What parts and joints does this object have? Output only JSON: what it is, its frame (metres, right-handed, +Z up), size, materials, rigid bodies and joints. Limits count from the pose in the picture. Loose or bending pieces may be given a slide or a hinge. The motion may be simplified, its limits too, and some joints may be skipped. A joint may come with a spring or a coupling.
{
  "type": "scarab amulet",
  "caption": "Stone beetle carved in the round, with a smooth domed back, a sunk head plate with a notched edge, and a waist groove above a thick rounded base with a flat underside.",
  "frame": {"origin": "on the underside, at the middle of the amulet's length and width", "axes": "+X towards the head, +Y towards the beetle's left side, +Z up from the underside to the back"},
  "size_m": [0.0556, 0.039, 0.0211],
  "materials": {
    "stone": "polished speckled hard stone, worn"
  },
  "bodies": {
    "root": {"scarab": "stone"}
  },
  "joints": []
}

────────────────────────────────────────

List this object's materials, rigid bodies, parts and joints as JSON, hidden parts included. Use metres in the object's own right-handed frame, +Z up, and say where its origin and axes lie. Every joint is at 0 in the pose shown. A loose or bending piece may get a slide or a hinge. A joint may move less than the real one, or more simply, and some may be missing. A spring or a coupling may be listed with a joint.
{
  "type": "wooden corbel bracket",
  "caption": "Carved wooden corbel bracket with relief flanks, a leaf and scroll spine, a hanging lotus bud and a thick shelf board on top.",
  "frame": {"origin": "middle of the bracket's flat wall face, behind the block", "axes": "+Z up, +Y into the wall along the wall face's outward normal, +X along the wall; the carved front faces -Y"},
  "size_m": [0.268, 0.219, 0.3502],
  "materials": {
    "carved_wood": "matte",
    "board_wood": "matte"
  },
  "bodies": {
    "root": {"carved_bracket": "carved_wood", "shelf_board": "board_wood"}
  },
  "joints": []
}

────────────────────────────────────────

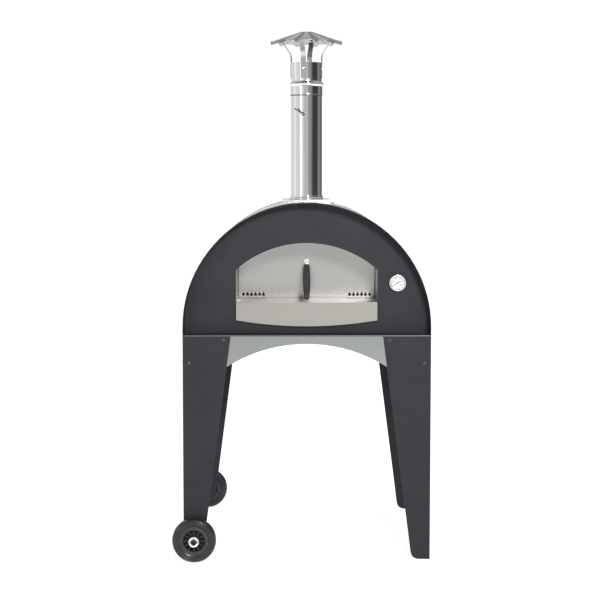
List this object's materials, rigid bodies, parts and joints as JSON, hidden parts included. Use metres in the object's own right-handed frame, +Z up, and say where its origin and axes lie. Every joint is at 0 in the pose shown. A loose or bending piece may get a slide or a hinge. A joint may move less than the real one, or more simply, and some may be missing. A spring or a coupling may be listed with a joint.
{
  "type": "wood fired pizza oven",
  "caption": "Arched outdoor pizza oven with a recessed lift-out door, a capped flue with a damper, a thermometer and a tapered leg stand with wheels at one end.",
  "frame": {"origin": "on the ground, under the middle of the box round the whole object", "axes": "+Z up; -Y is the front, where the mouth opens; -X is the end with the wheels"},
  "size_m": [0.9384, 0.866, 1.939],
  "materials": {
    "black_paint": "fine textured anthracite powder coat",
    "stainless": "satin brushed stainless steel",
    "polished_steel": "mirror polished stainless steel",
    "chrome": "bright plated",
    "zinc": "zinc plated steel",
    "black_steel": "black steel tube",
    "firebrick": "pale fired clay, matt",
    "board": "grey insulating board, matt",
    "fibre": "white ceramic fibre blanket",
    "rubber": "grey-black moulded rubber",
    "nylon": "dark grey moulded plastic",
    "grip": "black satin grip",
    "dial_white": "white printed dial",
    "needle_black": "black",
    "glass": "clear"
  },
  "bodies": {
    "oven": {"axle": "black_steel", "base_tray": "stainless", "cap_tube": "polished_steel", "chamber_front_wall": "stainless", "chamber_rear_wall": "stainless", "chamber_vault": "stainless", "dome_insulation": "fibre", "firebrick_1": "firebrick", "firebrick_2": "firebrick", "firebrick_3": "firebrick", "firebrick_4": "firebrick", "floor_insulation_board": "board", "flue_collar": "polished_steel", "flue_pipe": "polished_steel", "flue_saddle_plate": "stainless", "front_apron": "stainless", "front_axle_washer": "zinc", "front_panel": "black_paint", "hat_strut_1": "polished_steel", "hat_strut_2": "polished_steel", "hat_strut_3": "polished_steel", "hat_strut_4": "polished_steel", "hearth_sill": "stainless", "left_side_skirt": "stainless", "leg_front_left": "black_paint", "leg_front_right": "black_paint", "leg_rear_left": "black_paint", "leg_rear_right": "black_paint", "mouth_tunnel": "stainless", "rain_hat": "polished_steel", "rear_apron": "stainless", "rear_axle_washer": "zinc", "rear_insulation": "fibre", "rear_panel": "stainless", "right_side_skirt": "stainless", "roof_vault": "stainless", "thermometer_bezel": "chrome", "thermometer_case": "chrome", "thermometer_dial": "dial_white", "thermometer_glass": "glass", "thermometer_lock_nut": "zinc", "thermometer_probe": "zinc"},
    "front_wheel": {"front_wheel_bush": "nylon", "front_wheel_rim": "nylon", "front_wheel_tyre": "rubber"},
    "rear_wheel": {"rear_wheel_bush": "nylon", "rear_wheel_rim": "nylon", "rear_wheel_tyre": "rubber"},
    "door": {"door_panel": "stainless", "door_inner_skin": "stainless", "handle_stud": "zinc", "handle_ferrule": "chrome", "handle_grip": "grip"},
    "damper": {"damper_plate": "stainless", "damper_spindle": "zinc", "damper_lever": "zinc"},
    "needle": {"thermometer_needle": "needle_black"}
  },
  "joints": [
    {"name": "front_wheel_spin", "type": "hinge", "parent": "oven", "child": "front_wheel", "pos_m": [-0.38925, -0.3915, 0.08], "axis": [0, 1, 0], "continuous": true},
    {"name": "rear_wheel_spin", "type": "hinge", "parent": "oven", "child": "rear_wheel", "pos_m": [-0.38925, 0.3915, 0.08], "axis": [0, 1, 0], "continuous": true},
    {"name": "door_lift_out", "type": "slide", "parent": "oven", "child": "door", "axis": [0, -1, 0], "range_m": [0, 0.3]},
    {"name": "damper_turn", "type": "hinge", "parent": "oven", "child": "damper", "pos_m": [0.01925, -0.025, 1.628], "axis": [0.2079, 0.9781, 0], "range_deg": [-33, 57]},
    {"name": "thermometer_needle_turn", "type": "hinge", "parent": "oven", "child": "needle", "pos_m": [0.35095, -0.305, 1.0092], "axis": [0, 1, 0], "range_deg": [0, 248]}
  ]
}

────────────────────────────────────────

**WRITTEN INSTRUCTION:** Identify each line in the entries with the word "object" and copy it.

**CORRECT RESULT:**
What parts and joints does this object have? Output only JSON: what it is, its frame (metres, right-handed, +Z up), size, materials, rigid bodies and joints. Limits count from the pose in the picture. Loose or bending pieces may be given a slide or a hinge. The motion may be simplified, its limits too, and some joints may be skipped. A joint may come with a spring or a coupling.
List this object's materials, rigid bodies, parts and joints as JSON, hidden parts included. Use metres in the object's own right-handed frame, +Z up, and say where its origin and axes lie. Every joint is at 0 in the pose shown. A loose or bending piece may get a slide or a hinge. A joint may move less than the real one, or more simply, and some may be missing. A spring or a coupling may be listed with a joint.
List this object's materials, rigid bodies, parts and joints as JSON, hidden parts included. Use metres in the object's own right-handed frame, +Z up, and say where its origin and axes lie. Every joint is at 0 in the pose shown. A loose or bending piece may get a slide or a hinge. A joint may move less than the real one, or more simply, and some may be missing. A spring or a coupling may be listed with a joint.
  "frame": {"origin": "on the ground, under the middle of the box round the whole object", "axes": "+Z up; -Y is the front, where the mouth opens; -X is the end with the wheels"},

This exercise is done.